Given task -
Select all lines in the records that include "Identity".
>> Start Dataset extract
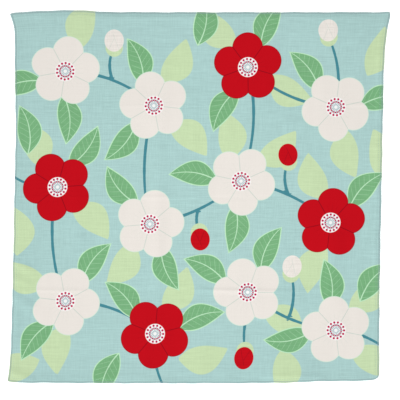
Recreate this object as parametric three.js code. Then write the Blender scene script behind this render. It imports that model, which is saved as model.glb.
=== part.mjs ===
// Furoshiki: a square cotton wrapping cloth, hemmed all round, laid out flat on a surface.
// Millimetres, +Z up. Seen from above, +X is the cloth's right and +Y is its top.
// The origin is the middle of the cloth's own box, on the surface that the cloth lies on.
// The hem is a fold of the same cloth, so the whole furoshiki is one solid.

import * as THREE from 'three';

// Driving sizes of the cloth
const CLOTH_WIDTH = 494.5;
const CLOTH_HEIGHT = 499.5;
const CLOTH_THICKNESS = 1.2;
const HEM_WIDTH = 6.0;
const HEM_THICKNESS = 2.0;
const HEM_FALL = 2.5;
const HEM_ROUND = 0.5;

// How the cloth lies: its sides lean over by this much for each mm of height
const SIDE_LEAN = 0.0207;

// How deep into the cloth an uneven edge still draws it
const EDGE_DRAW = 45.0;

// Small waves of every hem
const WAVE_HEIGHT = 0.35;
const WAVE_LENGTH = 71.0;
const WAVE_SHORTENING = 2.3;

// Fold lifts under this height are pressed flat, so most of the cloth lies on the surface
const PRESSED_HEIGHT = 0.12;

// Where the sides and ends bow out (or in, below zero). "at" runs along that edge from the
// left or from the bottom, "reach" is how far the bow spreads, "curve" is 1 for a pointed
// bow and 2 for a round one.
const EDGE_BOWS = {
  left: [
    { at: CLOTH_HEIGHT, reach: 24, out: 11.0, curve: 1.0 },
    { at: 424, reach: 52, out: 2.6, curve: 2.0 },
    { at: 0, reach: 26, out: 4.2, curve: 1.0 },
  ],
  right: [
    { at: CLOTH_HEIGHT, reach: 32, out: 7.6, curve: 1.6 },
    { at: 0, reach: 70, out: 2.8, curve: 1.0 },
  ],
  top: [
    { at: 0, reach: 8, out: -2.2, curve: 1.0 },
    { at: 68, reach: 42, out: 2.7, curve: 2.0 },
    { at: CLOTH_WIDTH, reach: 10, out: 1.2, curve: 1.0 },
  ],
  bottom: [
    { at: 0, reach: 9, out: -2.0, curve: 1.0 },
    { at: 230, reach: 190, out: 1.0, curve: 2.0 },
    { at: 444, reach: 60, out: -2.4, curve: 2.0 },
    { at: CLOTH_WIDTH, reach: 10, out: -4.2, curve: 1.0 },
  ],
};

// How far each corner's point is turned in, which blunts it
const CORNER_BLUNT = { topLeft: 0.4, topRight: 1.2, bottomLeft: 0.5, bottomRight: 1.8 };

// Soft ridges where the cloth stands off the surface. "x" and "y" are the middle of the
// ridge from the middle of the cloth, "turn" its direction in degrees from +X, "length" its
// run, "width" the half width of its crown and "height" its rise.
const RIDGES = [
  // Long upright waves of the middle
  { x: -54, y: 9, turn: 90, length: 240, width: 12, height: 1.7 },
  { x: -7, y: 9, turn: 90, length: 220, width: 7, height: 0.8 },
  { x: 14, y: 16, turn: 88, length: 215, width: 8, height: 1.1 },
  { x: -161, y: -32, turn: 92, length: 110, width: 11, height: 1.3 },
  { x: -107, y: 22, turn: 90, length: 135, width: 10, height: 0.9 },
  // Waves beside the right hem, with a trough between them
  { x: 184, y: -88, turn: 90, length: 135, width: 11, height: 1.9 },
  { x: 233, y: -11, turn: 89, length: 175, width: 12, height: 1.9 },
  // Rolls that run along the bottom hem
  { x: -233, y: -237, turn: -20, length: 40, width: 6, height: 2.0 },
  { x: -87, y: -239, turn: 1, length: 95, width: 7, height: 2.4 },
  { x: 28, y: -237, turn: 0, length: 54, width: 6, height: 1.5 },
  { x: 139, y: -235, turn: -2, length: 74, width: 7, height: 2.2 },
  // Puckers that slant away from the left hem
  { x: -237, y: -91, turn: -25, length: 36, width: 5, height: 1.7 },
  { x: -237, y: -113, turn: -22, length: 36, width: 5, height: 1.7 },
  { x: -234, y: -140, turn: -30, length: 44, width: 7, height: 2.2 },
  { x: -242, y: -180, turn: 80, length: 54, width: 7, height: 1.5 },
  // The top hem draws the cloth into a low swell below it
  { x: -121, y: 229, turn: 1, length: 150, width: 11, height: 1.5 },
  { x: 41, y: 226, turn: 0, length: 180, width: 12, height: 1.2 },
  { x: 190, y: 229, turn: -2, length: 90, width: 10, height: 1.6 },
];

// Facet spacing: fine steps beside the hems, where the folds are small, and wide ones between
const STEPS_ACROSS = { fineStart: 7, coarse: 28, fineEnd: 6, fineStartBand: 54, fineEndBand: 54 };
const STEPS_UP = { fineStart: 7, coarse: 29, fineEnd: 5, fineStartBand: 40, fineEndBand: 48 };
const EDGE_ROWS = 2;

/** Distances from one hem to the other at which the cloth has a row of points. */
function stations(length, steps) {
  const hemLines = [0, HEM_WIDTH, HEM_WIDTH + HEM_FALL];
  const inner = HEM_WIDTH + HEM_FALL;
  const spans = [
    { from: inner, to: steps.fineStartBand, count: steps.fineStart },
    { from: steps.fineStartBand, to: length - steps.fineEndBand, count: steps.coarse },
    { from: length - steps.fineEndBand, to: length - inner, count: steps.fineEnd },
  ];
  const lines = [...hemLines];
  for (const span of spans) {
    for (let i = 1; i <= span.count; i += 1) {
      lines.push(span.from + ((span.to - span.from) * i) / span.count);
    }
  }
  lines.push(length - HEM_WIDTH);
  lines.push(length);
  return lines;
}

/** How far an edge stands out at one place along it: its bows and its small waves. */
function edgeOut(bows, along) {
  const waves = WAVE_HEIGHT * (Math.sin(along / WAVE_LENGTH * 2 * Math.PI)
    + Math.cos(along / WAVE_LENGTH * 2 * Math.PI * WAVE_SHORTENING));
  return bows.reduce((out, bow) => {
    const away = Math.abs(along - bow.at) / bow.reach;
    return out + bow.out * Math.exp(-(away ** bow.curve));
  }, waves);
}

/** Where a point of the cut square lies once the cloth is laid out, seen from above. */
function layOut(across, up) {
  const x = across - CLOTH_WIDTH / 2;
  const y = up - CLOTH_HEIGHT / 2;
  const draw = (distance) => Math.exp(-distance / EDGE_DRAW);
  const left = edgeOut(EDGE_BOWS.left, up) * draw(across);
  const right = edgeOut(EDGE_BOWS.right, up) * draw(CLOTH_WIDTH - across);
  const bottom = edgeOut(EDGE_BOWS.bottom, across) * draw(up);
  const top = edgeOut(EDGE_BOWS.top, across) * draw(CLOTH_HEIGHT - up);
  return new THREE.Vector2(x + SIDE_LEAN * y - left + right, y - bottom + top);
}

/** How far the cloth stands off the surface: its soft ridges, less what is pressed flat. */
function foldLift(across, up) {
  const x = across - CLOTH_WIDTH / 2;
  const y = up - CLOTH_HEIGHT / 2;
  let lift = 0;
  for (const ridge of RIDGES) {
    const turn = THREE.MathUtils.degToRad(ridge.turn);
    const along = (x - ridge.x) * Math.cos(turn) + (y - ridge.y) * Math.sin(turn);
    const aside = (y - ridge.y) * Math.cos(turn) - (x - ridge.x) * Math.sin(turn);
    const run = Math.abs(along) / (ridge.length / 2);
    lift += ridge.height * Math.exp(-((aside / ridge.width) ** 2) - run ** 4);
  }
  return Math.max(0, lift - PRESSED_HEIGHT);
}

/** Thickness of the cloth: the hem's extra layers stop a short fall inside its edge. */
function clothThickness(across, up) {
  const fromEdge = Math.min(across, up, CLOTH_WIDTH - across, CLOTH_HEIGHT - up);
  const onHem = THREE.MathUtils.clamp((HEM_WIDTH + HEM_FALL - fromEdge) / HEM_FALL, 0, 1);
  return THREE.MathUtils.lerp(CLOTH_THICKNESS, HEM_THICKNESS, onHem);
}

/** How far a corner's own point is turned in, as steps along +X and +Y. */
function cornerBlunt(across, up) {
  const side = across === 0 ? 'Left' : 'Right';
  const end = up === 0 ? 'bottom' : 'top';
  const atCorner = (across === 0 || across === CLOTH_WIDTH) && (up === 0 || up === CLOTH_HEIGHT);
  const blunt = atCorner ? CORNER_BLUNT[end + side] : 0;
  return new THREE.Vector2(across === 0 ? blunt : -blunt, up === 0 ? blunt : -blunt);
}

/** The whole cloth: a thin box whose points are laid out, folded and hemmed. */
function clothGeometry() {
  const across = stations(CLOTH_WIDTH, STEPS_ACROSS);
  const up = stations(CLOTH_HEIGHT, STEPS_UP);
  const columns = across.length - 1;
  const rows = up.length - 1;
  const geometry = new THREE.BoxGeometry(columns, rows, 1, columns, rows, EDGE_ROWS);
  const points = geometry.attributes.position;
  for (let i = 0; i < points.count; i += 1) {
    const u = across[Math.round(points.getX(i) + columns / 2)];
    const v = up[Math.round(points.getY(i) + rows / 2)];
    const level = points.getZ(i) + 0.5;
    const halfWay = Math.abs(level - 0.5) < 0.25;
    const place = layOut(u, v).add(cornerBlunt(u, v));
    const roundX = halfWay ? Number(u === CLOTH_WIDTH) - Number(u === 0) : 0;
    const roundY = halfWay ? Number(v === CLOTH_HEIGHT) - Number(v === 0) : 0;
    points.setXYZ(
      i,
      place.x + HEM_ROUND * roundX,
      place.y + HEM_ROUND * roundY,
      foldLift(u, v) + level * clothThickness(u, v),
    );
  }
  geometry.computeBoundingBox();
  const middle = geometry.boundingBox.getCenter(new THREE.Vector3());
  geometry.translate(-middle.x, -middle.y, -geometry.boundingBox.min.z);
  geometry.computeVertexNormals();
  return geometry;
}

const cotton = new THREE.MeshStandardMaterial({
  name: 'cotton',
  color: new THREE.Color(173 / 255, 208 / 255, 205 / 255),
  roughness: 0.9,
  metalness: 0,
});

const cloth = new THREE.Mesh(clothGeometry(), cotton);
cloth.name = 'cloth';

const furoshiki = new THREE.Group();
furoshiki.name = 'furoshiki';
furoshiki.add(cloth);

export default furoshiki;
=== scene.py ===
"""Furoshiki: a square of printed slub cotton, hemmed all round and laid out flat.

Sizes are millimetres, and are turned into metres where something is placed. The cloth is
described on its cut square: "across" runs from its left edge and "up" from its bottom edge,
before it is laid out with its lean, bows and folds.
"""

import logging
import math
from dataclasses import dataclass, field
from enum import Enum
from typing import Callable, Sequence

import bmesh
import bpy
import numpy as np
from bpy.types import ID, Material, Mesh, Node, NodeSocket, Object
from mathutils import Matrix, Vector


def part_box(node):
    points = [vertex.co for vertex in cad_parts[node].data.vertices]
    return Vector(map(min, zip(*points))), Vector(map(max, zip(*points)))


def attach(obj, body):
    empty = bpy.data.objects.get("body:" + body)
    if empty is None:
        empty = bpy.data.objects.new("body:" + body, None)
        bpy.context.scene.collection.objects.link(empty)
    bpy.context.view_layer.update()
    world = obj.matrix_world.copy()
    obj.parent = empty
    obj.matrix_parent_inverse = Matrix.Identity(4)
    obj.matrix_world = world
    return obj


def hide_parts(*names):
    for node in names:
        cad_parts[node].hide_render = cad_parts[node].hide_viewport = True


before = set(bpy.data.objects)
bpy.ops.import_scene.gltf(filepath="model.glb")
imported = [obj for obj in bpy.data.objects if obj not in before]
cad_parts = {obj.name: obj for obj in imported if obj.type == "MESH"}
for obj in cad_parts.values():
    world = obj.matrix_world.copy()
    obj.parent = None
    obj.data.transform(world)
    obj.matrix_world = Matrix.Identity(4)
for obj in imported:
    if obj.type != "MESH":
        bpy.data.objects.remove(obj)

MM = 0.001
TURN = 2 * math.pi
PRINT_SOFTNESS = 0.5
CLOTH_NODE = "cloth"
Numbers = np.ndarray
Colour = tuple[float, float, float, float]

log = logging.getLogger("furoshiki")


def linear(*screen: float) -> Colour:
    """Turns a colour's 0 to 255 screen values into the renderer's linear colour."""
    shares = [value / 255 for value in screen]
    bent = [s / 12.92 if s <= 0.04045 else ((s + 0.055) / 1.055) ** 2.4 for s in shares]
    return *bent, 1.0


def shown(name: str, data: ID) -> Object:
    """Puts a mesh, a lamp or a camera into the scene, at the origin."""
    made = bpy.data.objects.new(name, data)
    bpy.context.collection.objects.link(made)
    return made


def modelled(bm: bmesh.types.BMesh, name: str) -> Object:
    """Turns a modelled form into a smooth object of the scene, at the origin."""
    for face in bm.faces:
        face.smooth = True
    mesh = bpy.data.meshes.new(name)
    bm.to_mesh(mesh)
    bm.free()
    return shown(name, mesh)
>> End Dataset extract
>> Start Dataset extract
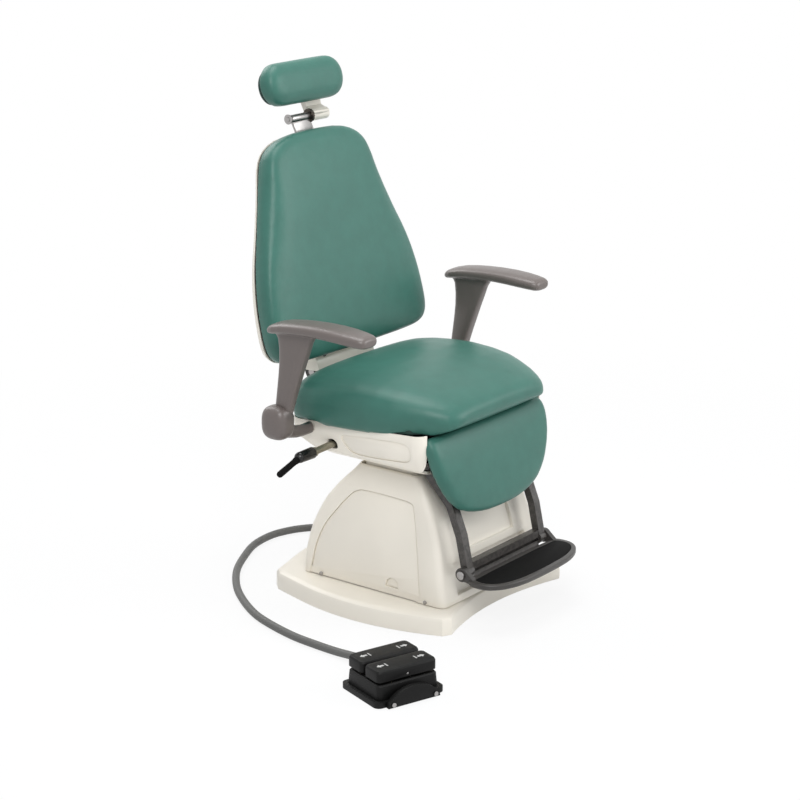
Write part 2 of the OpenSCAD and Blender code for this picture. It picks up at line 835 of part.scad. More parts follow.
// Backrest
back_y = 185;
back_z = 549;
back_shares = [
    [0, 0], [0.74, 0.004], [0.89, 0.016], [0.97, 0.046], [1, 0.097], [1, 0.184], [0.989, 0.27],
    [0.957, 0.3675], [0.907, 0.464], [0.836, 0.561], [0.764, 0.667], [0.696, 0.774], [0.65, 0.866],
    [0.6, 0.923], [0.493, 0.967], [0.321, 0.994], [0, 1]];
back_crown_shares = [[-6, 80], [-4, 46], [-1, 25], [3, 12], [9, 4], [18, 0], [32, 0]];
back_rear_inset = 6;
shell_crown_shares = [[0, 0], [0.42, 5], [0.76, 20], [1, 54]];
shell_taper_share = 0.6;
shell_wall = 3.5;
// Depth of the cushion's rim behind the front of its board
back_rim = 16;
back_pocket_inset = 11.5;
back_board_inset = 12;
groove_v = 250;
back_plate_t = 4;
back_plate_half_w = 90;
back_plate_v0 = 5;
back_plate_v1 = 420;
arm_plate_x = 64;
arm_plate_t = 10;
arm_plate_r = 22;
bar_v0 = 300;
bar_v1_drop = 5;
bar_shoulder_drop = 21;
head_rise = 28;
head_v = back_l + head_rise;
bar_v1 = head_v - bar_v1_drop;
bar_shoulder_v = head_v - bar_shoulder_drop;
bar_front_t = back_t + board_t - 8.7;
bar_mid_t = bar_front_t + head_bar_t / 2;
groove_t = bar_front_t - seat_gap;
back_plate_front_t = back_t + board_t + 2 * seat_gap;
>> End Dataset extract
>> Start Dataset extract
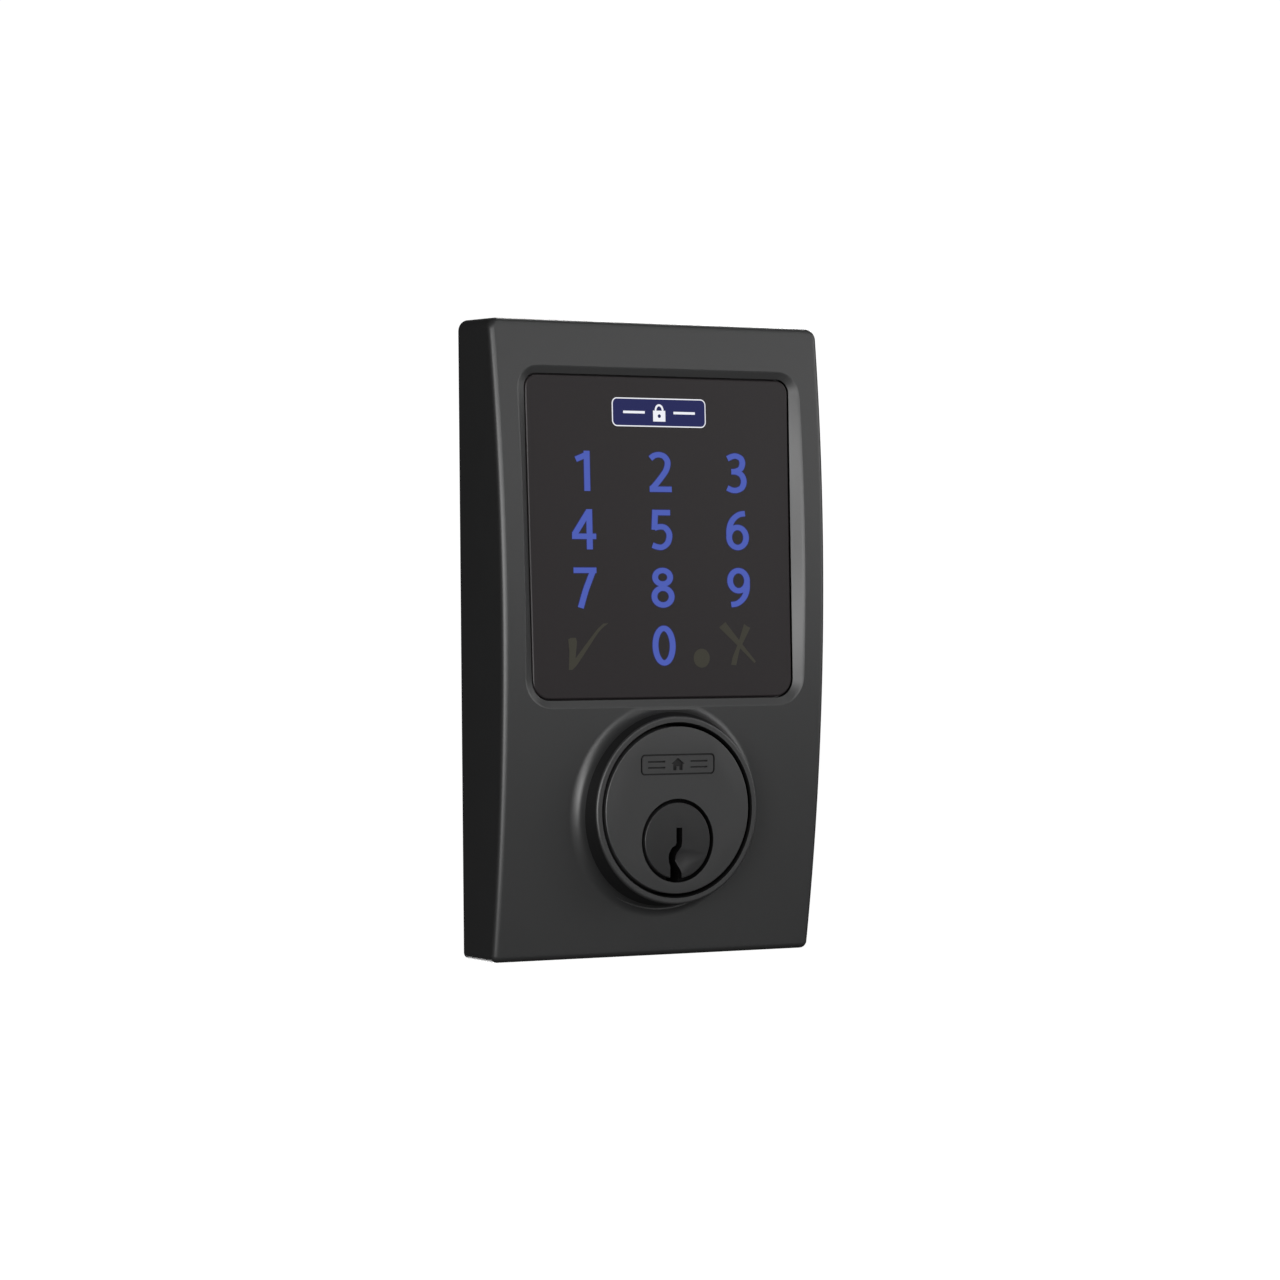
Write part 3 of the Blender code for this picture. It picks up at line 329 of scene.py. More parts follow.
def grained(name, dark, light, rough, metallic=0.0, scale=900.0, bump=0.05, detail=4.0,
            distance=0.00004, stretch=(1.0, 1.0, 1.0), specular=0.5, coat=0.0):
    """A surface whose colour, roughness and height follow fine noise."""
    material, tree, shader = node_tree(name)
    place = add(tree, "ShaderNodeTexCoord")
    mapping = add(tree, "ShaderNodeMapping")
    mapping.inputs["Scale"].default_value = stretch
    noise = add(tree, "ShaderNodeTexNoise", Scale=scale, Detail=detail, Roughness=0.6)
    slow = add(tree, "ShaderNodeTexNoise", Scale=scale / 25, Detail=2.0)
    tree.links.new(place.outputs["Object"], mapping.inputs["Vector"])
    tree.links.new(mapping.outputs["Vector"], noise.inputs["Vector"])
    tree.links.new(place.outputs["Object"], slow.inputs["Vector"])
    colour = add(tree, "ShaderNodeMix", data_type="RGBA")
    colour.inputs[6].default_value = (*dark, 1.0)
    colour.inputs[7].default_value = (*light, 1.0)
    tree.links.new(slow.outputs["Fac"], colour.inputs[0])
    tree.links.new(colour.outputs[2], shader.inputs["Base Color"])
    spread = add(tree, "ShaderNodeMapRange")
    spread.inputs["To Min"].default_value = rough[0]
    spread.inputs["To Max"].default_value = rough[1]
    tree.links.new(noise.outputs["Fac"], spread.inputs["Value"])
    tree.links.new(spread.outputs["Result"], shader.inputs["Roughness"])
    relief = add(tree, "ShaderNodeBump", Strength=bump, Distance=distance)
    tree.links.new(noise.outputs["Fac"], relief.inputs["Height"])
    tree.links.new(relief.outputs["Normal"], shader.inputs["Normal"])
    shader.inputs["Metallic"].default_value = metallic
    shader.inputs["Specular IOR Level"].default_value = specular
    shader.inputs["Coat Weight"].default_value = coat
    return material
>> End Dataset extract
Result of this task -
    obj.matrix_parent_inverse = Matrix.Identity(4)
    obj.matrix_world = Matrix.Identity(4)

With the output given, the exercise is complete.